Work to do. The listing below should be written out exactly; please include all of it.

◆ ◆ ◆ ◆ ◆ ◆ ◆

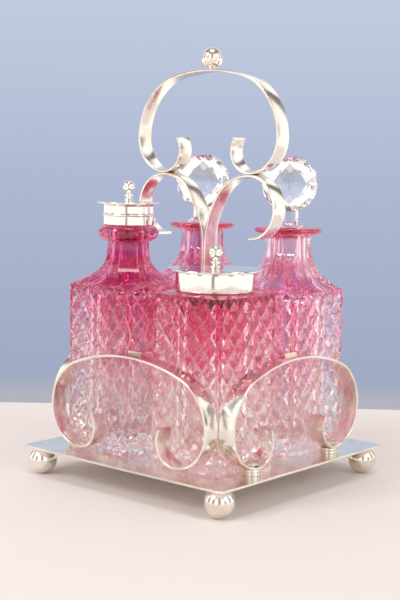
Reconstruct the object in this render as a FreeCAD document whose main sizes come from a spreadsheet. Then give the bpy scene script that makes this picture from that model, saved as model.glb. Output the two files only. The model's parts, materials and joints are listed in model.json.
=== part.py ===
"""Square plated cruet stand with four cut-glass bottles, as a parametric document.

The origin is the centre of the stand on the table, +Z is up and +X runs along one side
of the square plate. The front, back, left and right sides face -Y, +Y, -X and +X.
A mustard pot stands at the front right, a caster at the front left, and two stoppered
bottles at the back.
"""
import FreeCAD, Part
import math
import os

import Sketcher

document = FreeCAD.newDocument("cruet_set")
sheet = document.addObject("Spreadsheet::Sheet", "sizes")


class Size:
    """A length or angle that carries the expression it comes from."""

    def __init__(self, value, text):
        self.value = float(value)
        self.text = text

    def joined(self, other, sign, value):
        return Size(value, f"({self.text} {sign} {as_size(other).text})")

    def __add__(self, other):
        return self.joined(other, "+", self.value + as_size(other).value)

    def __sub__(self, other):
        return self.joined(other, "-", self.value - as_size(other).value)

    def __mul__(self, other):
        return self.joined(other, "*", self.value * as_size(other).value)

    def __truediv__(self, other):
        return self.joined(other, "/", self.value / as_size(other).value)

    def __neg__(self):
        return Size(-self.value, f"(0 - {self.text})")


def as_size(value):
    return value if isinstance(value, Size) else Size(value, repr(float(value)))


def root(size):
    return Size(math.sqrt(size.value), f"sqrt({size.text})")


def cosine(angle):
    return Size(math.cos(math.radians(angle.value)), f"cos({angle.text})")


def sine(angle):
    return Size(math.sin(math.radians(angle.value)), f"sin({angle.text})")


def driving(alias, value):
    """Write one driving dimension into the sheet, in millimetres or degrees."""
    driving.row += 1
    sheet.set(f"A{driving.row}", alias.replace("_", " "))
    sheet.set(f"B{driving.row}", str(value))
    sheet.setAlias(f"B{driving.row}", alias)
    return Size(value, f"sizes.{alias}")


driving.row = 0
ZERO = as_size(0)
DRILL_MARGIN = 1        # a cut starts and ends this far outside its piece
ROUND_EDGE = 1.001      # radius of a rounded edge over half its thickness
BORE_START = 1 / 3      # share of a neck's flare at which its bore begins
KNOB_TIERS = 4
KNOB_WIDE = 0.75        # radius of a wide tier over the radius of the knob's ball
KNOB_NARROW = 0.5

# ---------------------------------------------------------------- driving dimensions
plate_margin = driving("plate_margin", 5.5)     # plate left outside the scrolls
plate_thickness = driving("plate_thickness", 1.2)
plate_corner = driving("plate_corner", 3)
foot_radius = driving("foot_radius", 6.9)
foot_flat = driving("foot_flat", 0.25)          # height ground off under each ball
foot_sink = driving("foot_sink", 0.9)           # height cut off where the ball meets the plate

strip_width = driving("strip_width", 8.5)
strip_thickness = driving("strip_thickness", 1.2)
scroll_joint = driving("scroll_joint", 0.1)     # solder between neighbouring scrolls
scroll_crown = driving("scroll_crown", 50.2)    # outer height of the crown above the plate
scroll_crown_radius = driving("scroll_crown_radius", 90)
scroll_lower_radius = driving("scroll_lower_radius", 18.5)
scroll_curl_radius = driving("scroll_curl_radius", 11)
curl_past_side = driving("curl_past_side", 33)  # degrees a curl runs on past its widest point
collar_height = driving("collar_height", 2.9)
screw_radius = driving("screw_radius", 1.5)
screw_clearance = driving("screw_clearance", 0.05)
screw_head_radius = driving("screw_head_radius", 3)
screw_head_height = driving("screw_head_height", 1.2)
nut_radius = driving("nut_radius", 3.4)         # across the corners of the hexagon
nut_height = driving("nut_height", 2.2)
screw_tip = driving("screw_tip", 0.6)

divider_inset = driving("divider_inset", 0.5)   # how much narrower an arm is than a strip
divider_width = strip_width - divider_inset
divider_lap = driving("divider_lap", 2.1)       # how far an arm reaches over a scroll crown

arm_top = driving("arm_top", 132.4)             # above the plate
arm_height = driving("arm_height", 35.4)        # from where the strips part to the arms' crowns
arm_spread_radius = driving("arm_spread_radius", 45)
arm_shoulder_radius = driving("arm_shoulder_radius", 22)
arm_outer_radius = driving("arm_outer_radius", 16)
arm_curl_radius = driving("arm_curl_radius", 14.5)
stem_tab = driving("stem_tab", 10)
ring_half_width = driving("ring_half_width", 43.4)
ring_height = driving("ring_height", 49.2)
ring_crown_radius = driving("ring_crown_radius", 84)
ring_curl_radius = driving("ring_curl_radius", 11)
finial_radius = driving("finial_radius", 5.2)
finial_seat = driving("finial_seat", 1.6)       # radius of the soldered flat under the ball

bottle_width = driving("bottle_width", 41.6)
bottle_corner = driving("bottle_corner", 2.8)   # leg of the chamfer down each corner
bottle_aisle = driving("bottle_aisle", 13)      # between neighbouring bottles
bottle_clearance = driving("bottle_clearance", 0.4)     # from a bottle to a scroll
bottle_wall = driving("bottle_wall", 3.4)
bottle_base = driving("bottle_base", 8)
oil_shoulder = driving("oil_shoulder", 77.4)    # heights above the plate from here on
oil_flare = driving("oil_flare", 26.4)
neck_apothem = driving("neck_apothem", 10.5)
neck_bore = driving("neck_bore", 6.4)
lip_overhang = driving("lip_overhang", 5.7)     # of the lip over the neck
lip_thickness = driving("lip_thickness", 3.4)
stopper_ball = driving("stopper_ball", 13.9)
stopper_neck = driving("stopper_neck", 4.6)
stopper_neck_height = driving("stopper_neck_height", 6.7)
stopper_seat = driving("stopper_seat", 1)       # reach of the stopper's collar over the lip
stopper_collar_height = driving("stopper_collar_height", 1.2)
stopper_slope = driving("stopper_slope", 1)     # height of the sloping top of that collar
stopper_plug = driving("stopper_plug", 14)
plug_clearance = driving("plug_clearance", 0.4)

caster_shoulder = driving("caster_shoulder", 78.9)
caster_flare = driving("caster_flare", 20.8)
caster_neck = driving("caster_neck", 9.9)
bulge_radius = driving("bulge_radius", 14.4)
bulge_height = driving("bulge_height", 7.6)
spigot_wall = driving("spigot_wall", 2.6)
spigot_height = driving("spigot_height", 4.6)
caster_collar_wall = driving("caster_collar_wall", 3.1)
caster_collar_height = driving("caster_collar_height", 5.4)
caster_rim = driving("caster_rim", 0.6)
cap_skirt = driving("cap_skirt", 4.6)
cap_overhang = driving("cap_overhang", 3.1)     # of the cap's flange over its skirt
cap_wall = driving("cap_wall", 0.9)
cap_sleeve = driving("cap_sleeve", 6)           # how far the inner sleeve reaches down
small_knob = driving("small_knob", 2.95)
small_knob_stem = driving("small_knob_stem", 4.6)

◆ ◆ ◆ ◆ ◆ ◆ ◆

The answer.
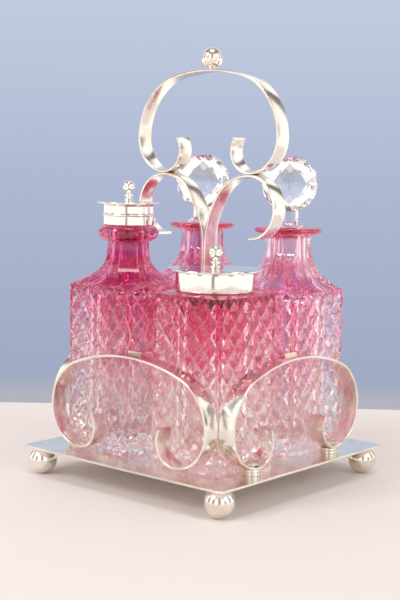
Reconstruct the object in this render as a FreeCAD document whose main sizes come from a spreadsheet. Then give the bpy scene script that makes this picture from that model, saved as model.glb. Output the two files only. The model's parts, materials and joints are listed in model.json.
=== part.py ===
"""Square plated cruet stand with four cut-glass bottles, as a parametric document.

The origin is the centre of the stand on the table, +Z is up and +X runs along one side
of the square plate. The front, back, left and right sides face -Y, +Y, -X and +X.
A mustard pot stands at the front right, a caster at the front left, and two stoppered
bottles at the back.
"""
import FreeCAD, Part
import math
import os

import Sketcher

document = FreeCAD.newDocument("cruet_set")
sheet = document.addObject("Spreadsheet::Sheet", "sizes")


class Size:
    """A length or angle that carries the expression it comes from."""

    def __init__(self, value, text):
        self.value = float(value)
        self.text = text

    def joined(self, other, sign, value):
        return Size(value, f"({self.text} {sign} {as_size(other).text})")

    def __add__(self, other):
        return self.joined(other, "+", self.value + as_size(other).value)

    def __sub__(self, other):
        return self.joined(other, "-", self.value - as_size(other).value)

    def __mul__(self, other):
        return self.joined(other, "*", self.value * as_size(other).value)

    def __truediv__(self, other):
        return self.joined(other, "/", self.value / as_size(other).value)

    def __neg__(self):
        return Size(-self.value, f"(0 - {self.text})")


def as_size(value):
    return value if isinstance(value, Size) else Size(value, repr(float(value)))


def root(size):
    return Size(math.sqrt(size.value), f"sqrt({size.text})")


def cosine(angle):
    return Size(math.cos(math.radians(angle.value)), f"cos({angle.text})")


def sine(angle):
    return Size(math.sin(math.radians(angle.value)), f"sin({angle.text})")


def driving(alias, value):
    """Write one driving dimension into the sheet, in millimetres or degrees."""
    driving.row += 1
    sheet.set(f"A{driving.row}", alias.replace("_", " "))
    sheet.set(f"B{driving.row}", str(value))
    sheet.setAlias(f"B{driving.row}", alias)
    return Size(value, f"sizes.{alias}")


driving.row = 0
ZERO = as_size(0)
DRILL_MARGIN = 1        # a cut starts and ends this far outside its piece
ROUND_EDGE = 1.001      # radius of a rounded edge over half its thickness
BORE_START = 1 / 3      # share of a neck's flare at which its bore begins
KNOB_TIERS = 4
KNOB_WIDE = 0.75        # radius of a wide tier over the radius of the knob's ball
KNOB_NARROW = 0.5

# ---------------------------------------------------------------- driving dimensions
plate_margin = driving("plate_margin", 5.5)     # plate left outside the scrolls
plate_thickness = driving("plate_thickness", 1.2)
plate_corner = driving("plate_corner", 3)
foot_radius = driving("foot_radius", 6.9)
foot_flat = driving("foot_flat", 0.25)          # height ground off under each ball
foot_sink = driving("foot_sink", 0.9)           # height cut off where the ball meets the plate

strip_width = driving("strip_width", 8.5)
strip_thickness = driving("strip_thickness", 1.2)
scroll_joint = driving("scroll_joint", 0.1)     # solder between neighbouring scrolls
scroll_crown = driving("scroll_crown", 50.2)    # outer height of the crown above the plate
scroll_crown_radius = driving("scroll_crown_radius", 90)
scroll_lower_radius = driving("scroll_lower_radius", 18.5)
scroll_curl_radius = driving("scroll_curl_radius", 11)
curl_past_side = driving("curl_past_side", 33)  # degrees a curl runs on past its widest point
collar_height = driving("collar_height", 2.9)
screw_radius = driving("screw_radius", 1.5)
screw_clearance = driving("screw_clearance", 0.05)
screw_head_radius = driving("screw_head_radius", 3)
screw_head_height = driving("screw_head_height", 1.2)
nut_radius = driving("nut_radius", 3.4)         # across the corners of the hexagon
nut_height = driving("nut_height", 2.2)
screw_tip = driving("screw_tip", 0.6)

divider_inset = driving("divider_inset", 0.5)   # how much narrower an arm is than a strip
divider_width = strip_width - divider_inset
divider_lap = driving("divider_lap", 2.1)       # how far an arm reaches over a scroll crown

arm_top = driving("arm_top", 132.4)             # above the plate
arm_height = driving("arm_height", 35.4)        # from where the strips part to the arms' crowns
arm_spread_radius = driving("arm_spread_radius", 45)
arm_shoulder_radius = driving("arm_shoulder_radius", 22)
arm_outer_radius = driving("arm_outer_radius", 16)
arm_curl_radius = driving("arm_curl_radius", 14.5)
stem_tab = driving("stem_tab", 10)
ring_half_width = driving("ring_half_width", 43.4)
ring_height = driving("ring_height", 49.2)
ring_crown_radius = driving("ring_crown_radius", 84)
ring_curl_radius = driving("ring_curl_radius", 11)
finial_radius = driving("finial_radius", 5.2)
finial_seat = driving("finial_seat", 1.6)       # radius of the soldered flat under the ball

bottle_width = driving("bottle_width", 41.6)
bottle_corner = driving("bottle_corner", 2.8)   # leg of the chamfer down each corner
bottle_aisle = driving("bottle_aisle", 13)      # between neighbouring bottles
bottle_clearance = driving("bottle_clearance", 0.4)     # from a bottle to a scroll
bottle_wall = driving("bottle_wall", 3.4)
bottle_base = driving("bottle_base", 8)
oil_shoulder = driving("oil_shoulder", 77.4)    # heights above the plate from here on
oil_flare = driving("oil_flare", 26.4)
neck_apothem = driving("neck_apothem", 10.5)
neck_bore = driving("neck_bore", 6.4)
lip_overhang = driving("lip_overhang", 5.7)     # of the lip over the neck
lip_thickness = driving("lip_thickness", 3.4)
stopper_ball = driving("stopper_ball", 13.9)
stopper_neck = driving("stopper_neck", 4.6)
stopper_neck_height = driving("stopper_neck_height", 6.7)
stopper_seat = driving("stopper_seat", 1)       # reach of the stopper's collar over the lip
stopper_collar_height = driving("stopper_collar_height", 1.2)
stopper_slope = driving("stopper_slope", 1)     # height of the sloping top of that collar
stopper_plug = driving("stopper_plug", 14)
plug_clearance = driving("plug_clearance", 0.4)

caster_shoulder = driving("caster_shoulder", 78.9)
caster_flare = driving("caster_flare", 20.8)
caster_neck = driving("caster_neck", 9.9)
bulge_radius = driving("bulge_radius", 14.4)
bulge_height = driving("bulge_height", 7.6)
spigot_wall = driving("spigot_wall", 2.6)
spigot_height = driving("spigot_height", 4.6)
caster_collar_wall = driving("caster_collar_wall", 3.1)
caster_collar_height = driving("caster_collar_height", 5.4)
caster_rim = driving("caster_rim", 0.6)
cap_skirt = driving("cap_skirt", 4.6)
cap_overhang = driving("cap_overhang", 3.1)     # of the cap's flange over its skirt
cap_wall = driving("cap_wall", 0.9)
cap_sleeve = driving("cap_sleeve", 6)           # how far the inner sleeve reaches down
small_knob = driving("small_knob", 2.95)
small_knob_stem = driving("small_knob_stem", 4.6)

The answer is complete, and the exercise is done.